Segundo. No le falta ningún mérito ni lleva la más mínima mancha que la empañe. La idea de que una mujer con tan sólidas credenciales haya tenido que recurrir a su hija para conseguir un proyecto de investigación no solo es un disparate, sino una afrenta al mérito, a la ciencia y a la verdad. A sus noventa y dos años, la maestra Elena Roces se halla ya jubilada. Podría saborear un retiro apacible, la serenidad que le corresponde tras una vida entregada a la docencia y a la investigación. Sin embargo, en vez de recibir el reconocimiento y la gratitud que le son debidos, ha sido arrastrada por la mezquindad de quienes se sintieron desplazados por las profundas reformas impulsadas por su hija. Detrás de la injuria no hay una preocupación ética ni un supuesto interés público; lo único que persiste es el rencor, la pérdida de privilegios y el miedo al cambio.
Tercero.
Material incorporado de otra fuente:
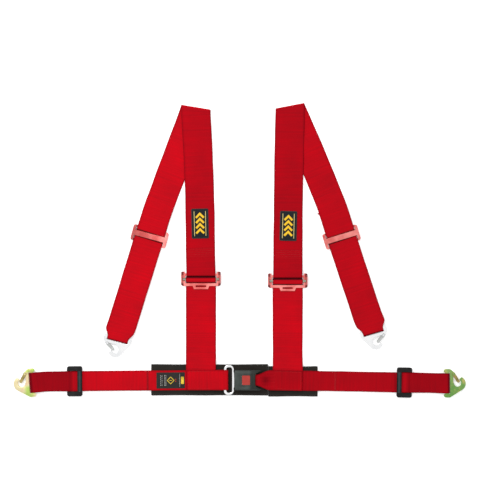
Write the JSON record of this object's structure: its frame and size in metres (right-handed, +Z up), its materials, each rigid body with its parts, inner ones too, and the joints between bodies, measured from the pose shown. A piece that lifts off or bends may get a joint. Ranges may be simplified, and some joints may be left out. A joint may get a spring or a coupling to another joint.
{
  "type": "racing harness",
  "caption": "Laid-out racing harness: padded lap straps with a push-button buckle, shoulder straps with tilting adjusters and sliders, and sprung snap hooks at the ends.",
  "frame": {"origin": "middle of the bounding box's base, on the surface that the harness lies on", "axes": "+X along the lap belt from the tongue's side to the buckle's side, +Y along the shoulder straps towards their fold, +Z up off the surface"},
  "size_m": [1.1281, 0.7364, 0.0234],
  "materials": {
    "webbing": "ribbed red polyester webbing",
    "pad": "black padded fabric",
    "patch": "woven patch",
    "label": "printed satin label",
    "chrome": "bright plated steel",
    "zinc": "yellow passivated zinc on steel",
    "anodised": "red anodised",
    "steel": "plain steel",
    "plastic": "black satin plastic",
    "button": "red plastic"
  },
  "bodies": {
    "left_lap": {"left_lap_strap": "webbing", "left_pad": "pad", "rating_label": "label", "left_lower_strap": "webbing", "left_lower_strap_end": "webbing", "left_shoulder_strap": "webbing", "left_patch": "patch"},
    "tongue": {"tongue": "chrome"},
    "buckle": {"buckle_bottom_cover": "plastic", "buckle_top_cover": "plastic", "buckle_frame": "steel", "latch_pin": "steel", "button_spring": "steel", "ejector_spring": "steel", "buckle_screw_1": "steel", "buckle_screw_2": "steel", "buckle_screw_3": "steel", "buckle_screw_4": "steel"},
    "button": {"release_button": "button"},
    "latch": {"latch": "steel"},
    "ejector": {"ejector": "plastic"},
    "right_lap": {"right_lap_strap": "webbing", "right_pad": "pad", "right_lower_strap": "webbing", "right_lower_strap_end": "webbing", "right_shoulder_strap": "webbing", "right_patch": "patch"},
    "left_adjuster": {"left_adjuster_frame": "anodised", "left_lock_wrap": "webbing"},
    "left_lock": {"left_lock_bar": "steel"},
    "left_lap_slider": {"left_lap_slider": "plastic"},
    "left_shoulder_slider": {"left_shoulder_slider": "anodised"},
    "left_lap_hook": {"left_lap_hook_plate": "zinc", "left_lap_hook_rivet": "zinc"},
    "left_lap_gate": {"left_lap_hook_gate": "zinc", "left_lap_hook_gate_spring": "steel"},
    "left_shoulder_hook": {"left_shoulder_hook_plate": "chrome", "left_shoulder_hook_rivet": "chrome"},
    "left_shoulder_gate": {"left_shoulder_hook_gate": "chrome", "left_shoulder_hook_gate_spring": "steel"},
    "right_adjuster": {"right_adjuster_frame": "anodised", "right_lock_wrap": "webbing"},
    "right_lock": {"right_lock_bar": "steel"},
    "right_lap_slider": {"right_lap_slider": "plastic"},
    "right_shoulder_slider": {"right_shoulder_slider": "anodised"},
    "right_lap_hook": {"right_lap_hook_plate": "zinc", "right_lap_hook_rivet": "zinc"},
    "right_lap_gate": {"right_lap_hook_gate": "zinc", "right_lap_hook_gate_spring": "steel"},
    "right_shoulder_hook": {"right_shoulder_hook_plate": "chrome", "right_shoulder_hook_rivet": "chrome"},
    "right_shoulder_gate": {"right_shoulder_hook_gate": "chrome", "right_shoulder_hook_gate_spring": "steel"}
  },
  "joints": [
    {"name": "tongue_swing", "type": "hinge", "parent": "left_lap", "child": "tongue", "pos_m": [-0.0357, -0.324, 0.0117], "axis": [0, -1, 0], "range_deg": [0, 45]},
    {"name": "tongue_release", "type": "slide", "parent": "tongue", "child": "buckle", "axis": [1, 0, 0], "range_m": [0, 0.045]},
    {"name": "right_lap_swing", "type": "hinge", "parent": "buckle", "child": "right_lap", "pos_m": [0.038, -0.324, 0.0117], "axis": [0, -1, 0], "range_deg": [0, 45]},
    {"name": "button_press", "type": "slide", "parent": "buckle", "child": "button", "axis": [0, 0, -1], "range_m": [0, 0.003], "stiffness_N_per_m": 500, "springref_m": -0.002, "deforming": ["button_spring"]},
    {"name": "latch_lift", "type": "hinge", "parent": "buckle", "child": "latch", "pos_m": [0.013, -0.324, 0.015], "axis": [0, 1, 0], "range_deg": [0, 18.63]},
    {"name": "ejector_slide", "type": "slide", "parent": "buckle", "child": "ejector", "axis": [-1, 0, 0], "range_m": [0, 0.007]},
    {"name": "left_adjuster_tilt", "type": "hinge", "parent": "left_lap", "child": "left_adjuster", "pos_m": [-0.0963, -0.0615, 0.00545], "axis": [-1, 0, 0], "range_deg": [0, 30]},
    {"name": "left_lock_slide", "type": "slide", "parent": "left_adjuster", "child": "left_lock", "axis": [0, -1, 0], "range_m": [0, 0.003]},
    {"name": "left_lap_slider_slide", "type": "slide", "parent": "left_lap", "child": "left_lap_slider", "axis": [-1, -0.0096, 0], "range_m": [-0.14, 0.045]},
    {"name": "left_shoulder_slider_slide", "type": "slide", "parent": "left_lap", "child": "left_shoulder_slider", "axis": [-0.2957, -0.9553, 0], "range_m": [-0.05, 0.06]},
    {"name": "left_lap_hook_swing", "type": "hinge", "parent": "left_lap", "child": "left_lap_hook", "pos_m": [-0.5173, -0.331, 0.0069], "axis": [-0.0802, 0.9968, 0], "range_deg": [-5, 90]},
    {"name": "left_lap_gate_open", "type": "hinge", "parent": "left_lap_hook", "child": "left_lap_gate", "pos_m": [-0.53555, -0.3099, 0.0069], "axis": [0, 0, 1], "range_deg": [0, 35], "stiffness_Nm_per_rad": 0.02, "springref_deg": -11.46},
    {"name": "left_shoulder_hook_swing", "type": "hinge", "parent": "left_lap", "child": "left_shoulder_hook", "pos_m": [-0.304, -0.2218, 0.0069], "axis": [-0.9668, 0.2554, 0], "range_deg": [-5, 90]},
    {"name": "left_shoulder_gate_open", "type": "hinge", "parent": "left_shoulder_hook", "child": "left_shoulder_gate", "pos_m": [-0.32997, -0.23201, 0.0069], "axis": [0, 0, 1], "range_deg": [0, 35], "stiffness_Nm_per_rad": 0.02, "springref_deg": -11.46},
    {"name": "right_adjuster_tilt", "type": "hinge", "parent": "right_lap", "child": "right_adjuster", "pos_m": [0.1204, -0.0661, 0.00545], "axis": [-1, 0, 0], "range_deg": [0, 30]},
    {"name": "right_lock_slide", "type": "slide", "parent": "right_adjuster", "child": "right_lock", "axis": [0, -1, 0], "range_m": [0, 0.003]},
    {"name": "right_lap_slider_slide", "type": "slide", "parent": "right_lap", "child": "right_lap_slider", "axis": [0.9998, -0.0183, 0], "range_m": [-0.14, 0.045]},
    {"name": "right_shoulder_slider_slide", "type": "slide", "parent": "right_lap", "child": "right_shoulder_slider", "axis": [0.3123, -0.95, 0], "range_m": [-0.05, 0.06]},
    {"name": "right_lap_hook_swing", "type": "hinge", "parent": "right_lap", "child": "right_lap_hook", "pos_m": [0.518, -0.3326, 0.0069], "axis": [0.0105, -0.9999, 0], "range_deg": [-5, 90]},
    {"name": "right_lap_gate_open", "type": "hinge", "parent": "right_lap_hook", "child": "right_lap_gate", "pos_m": [0.53426, -0.30993, 0.0069], "axis": [0, 0, -1], "range_deg": [0, 35], "stiffness_Nm_per_rad": 0.02, "springref_deg": -11.46},
    {"name": "right_shoulder_hook_swing", "type": "hinge", "parent": "right_lap", "child": "right_shoulder_hook", "pos_m": [0.3332, -0.2028, 0.0069], "axis": [-0.9603, -0.279, 0], "range_deg": [-5, 90]},
    {"name": "right_shoulder_gate_open", "type": "hinge", "parent": "right_shoulder_hook", "child": "right_shoulder_gate", "pos_m": [0.35941, -0.21237, 0.0069], "axis": [0, 0, -1], "range_deg": [0, 35], "stiffness_Nm_per_rad": 0.02, "springref_deg": -11.46}
  ],
  "couplings": [
    {"joint": "latch_lift", "follows": "button_press", "rad_per_m": 106.67},
    {"joint": "ejector_slide", "follows": "tongue_release", "ratio": 0.15}
  ]
}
Atacar a una científica de más de noventa años, cuya hoja de vida es intachable, pone de manifiesto la pobreza moral de ciertos sectores que se autoproclaman defensores de la libertad académica. En realidad, lo que defienden son vestigios de clientelismo, de favoritismo y del uso privado de recursos públicos.
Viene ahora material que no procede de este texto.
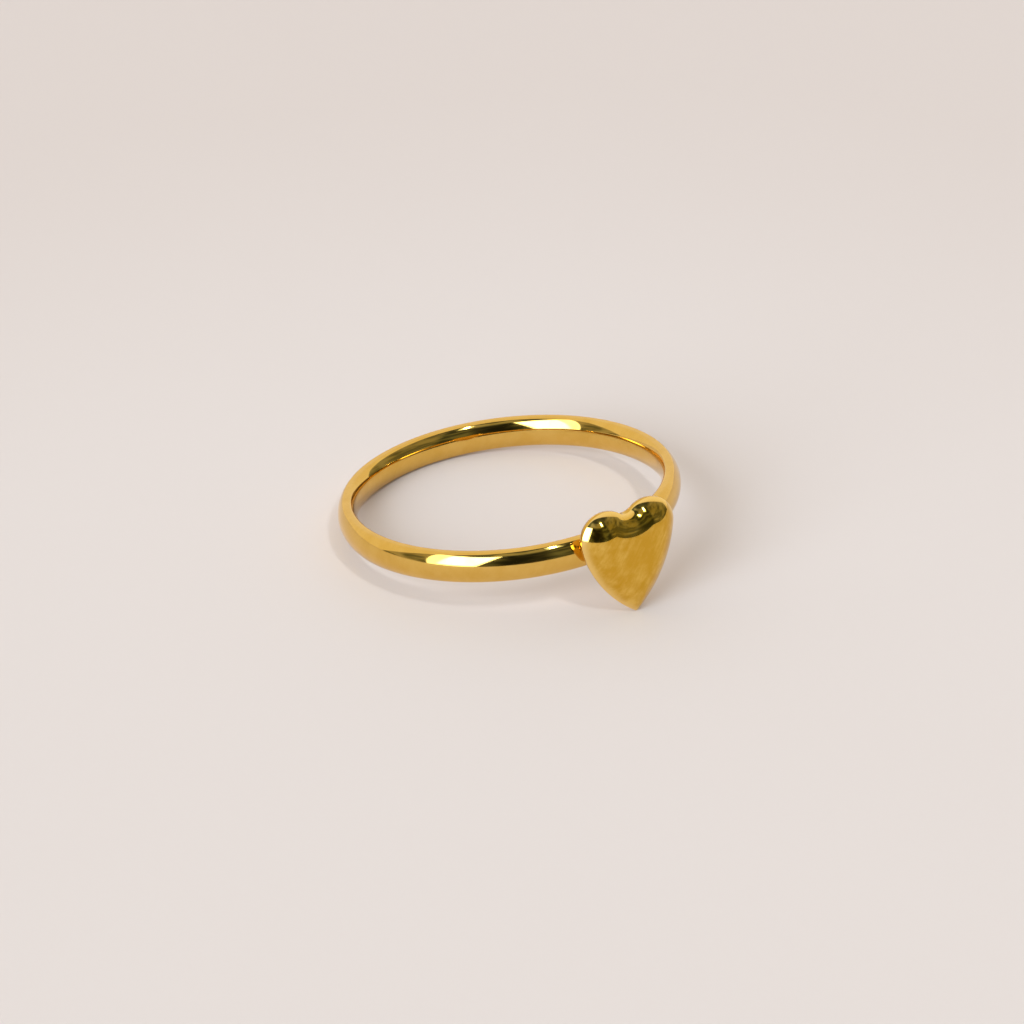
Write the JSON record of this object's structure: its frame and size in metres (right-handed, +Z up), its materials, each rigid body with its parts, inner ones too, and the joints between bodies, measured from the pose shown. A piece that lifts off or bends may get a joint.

El golpe contra Elena Roces no solo resulta injusto; también se revela, a nivel simbólico, como una señal inequívoca. Es el espejo de una cultura que castiga la integridad y celebra la intriga. Hoy, los que la conocen la evocan no solo como investigadora, sino como una auténtica maestra en el sentido más pleno del vocablo: una persona que enseña con su propio ejemplo y que suscita un profundo respeto por la evidencia, la ética y el trabajo bien hecho. Esa herencia pertenece a Elena Roces Dorronsoro y, a su vez, es la raíz de la integridad de su hija, María Elena Álvarez‑Buylla Roces.
Atacar a una mujer de la ciencia solo porque es madre de otra investigadora no solo hiere a una familia: desvirtúa el debate público, empaña la academia y destapa las tácticas de quienes no aceptan el cambio. Sin embargo, al margen del ruido de la desinformación, persiste algo más sólido: la verdad de una vida consagrada al saber.